Lupino, whose family went back centuries in the theatre in England and, before that, Italy, had played singers before, but her voice was always dubbed. Here she gets to sing herself, one of the songs she sings, “Again,” even made the hit parade in early 1949. Along with 1941’s Ladies in Retirement, 1943’s The Hard Way, and 1947’s The Man I Love, it is one of the few films in which she is the film’s indisputable star instead of just a player in a strong ensemble.

Lucille Ball at 53 was twenty-one years older than the real life character she is playing in Yours, Mine and Ours and Henry Fonda at 63 is equally too old for his part, but it all works thanks to a breezy script and the stars being augmented by a strong supporting cast in this winning blended family classic in which she plays a widow with eight children and he plays a widower with ten.

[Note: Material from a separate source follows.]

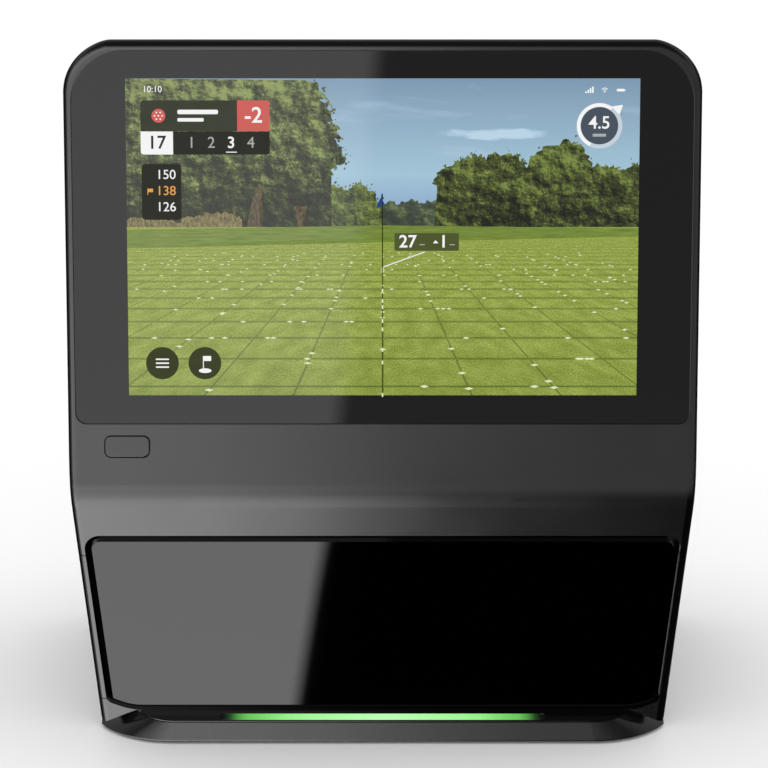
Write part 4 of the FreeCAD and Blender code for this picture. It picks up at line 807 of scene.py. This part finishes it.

Van Johnson as a family friend and Tom Bosley as their doctor get top billing in support, but it’s the kids, especially Tim Matheson, Mitch Vogel, and Eric Shea, who are the standouts in the supporting cast. Future stars Morgan Brittany and Tracy Nelson are also cast as members of the large family, but have less to do.

Still potent after all these years, Law & Order: Special Victims Unit – The Seventeenth Year has been released on standard DVD.

The highlight of this season was the introduction of Andy Karl as the new detective sergeant on the squad led by now-lieutenant Mariska Hargitay. The character’s father is Hargitay’s boss, played by Peter Gallagher. Karl, the veteran of many Broadway musicals, recently received back-to-back Tony nominations for playing the lead in Rocky – The Musical and the gigolo in the revival of On the Twentieth Century, in which Gallagher starred opposite Kristen Chenoweth.
There is an underlying sense of dread throughout the 17th season, which plays itself out in the season’s final episode which ends with an excruciating death scene and a police funeral.

This week’s new releases include Beauty and the Beast: 25th Anniversary Edition and the U.S. Blu-ray debut of Fanny.